God and Country Clash at Gitmo

Former U.S. Army Chaplain James Yee never doubted he was serving his country when he advocated for respectful treatment of Muslim detainees at Guantánamo Bay, a U.S. military detention center in Cuba for suspected Al-Qaeda and Taliban fighters. Yee believed he was upholding the nation's founding principle of religious freedom when he sought to prevent soldiers from treating Islam with contempt.

"I confirm that the Holy Koran is being desecrated at Guantánamo," Yee told a crowd of 100 at the University of Pittsburgh on Feb. 2. "It was urinated on by personnel. I witnessed how the guards handled the Holy Koran when they searched the cell. They violently shook the Koran, thinking that something dangerous is going to fall out. Nothing ever fell out."

Yee recounted his struggles as a Muslim chaplain for 10 months at Gitmo, which culminated with his 2003 arrest. Yee was initially charged with spying, espionage and aiding the Gitmo prisoners, and says he found himself strapped in a "three-piece suit" of chains and locks, "fearing that my rights would be stripped like those down at Guantánamo."

The federal charges were later dropped. As a result, Yee said, he was never able to learn what evidence the government intended to present.

A spokeswoman for the Pentagon, Cynthia Smith, referred questions to the Army, whose media representatives could not be reached for comment by City Paper's deadline. A Congressional investigation into Yee's arrest is pending, and at the Feb. 2 gathering Yee repeated his demand for an apology from the government.
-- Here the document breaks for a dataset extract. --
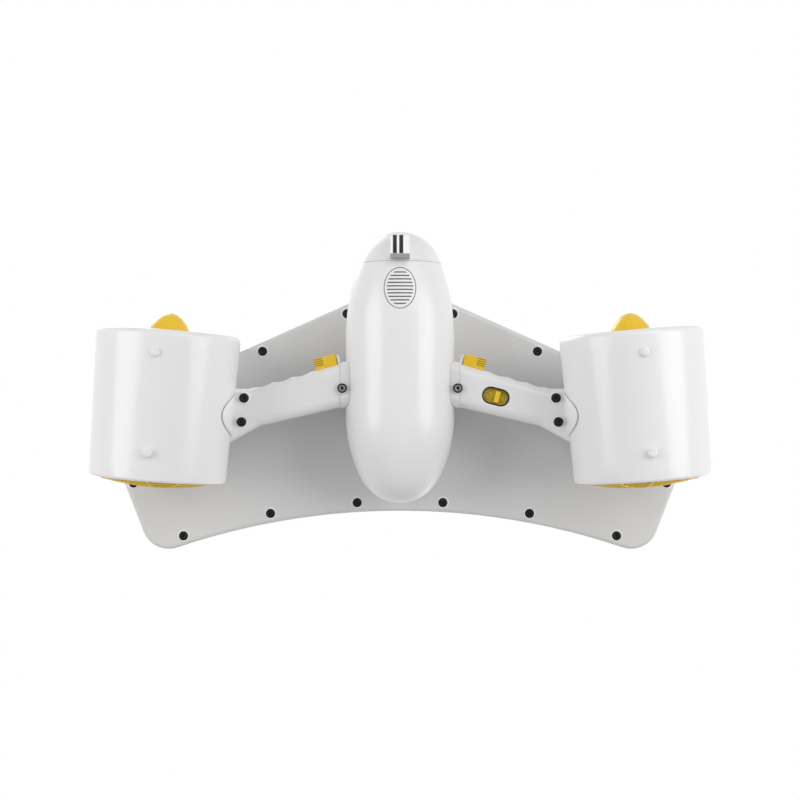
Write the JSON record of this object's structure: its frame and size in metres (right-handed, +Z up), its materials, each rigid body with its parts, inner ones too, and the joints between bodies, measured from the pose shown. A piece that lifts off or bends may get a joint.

He said he received an honorable discharge and a commendation medal for his service.

Yee has been on a book tour for his memoir, For God and Country: Faith and Patriotism Under Fire, for more than a year, describing how he witnessed U.S. military and intelligence personnel trying to break the prisoners.

Yee told his Army superiors that the tough tactics of insulting the prisoners' faith was counter-productive, helping to stir up a prisoner revolt. It certainly didn't help with U.S. intelligence gathering, he added.

Yee believes that he was targeted both for his efforts to improve the treatment of the Muslim prisoners, and for his ethnicity. Born and raised as a third-generation Chinese-American Lutheran, he says he learned later that Gitmo personnel had called him "Chinese Taliban" behind his back.

Ishfaq Ahmad, a Muslim from McCandless in attendance, said Yee's description of faith-trampling at Gitmo upset him. "We need to voice our concern," Ahmad said. Unless "more people question these practices, this kind of incident will keep happening."

For his part, Yee has never regretted speaking out. He concluded: "It's our forefathers that said dissent is the best form of patriotism."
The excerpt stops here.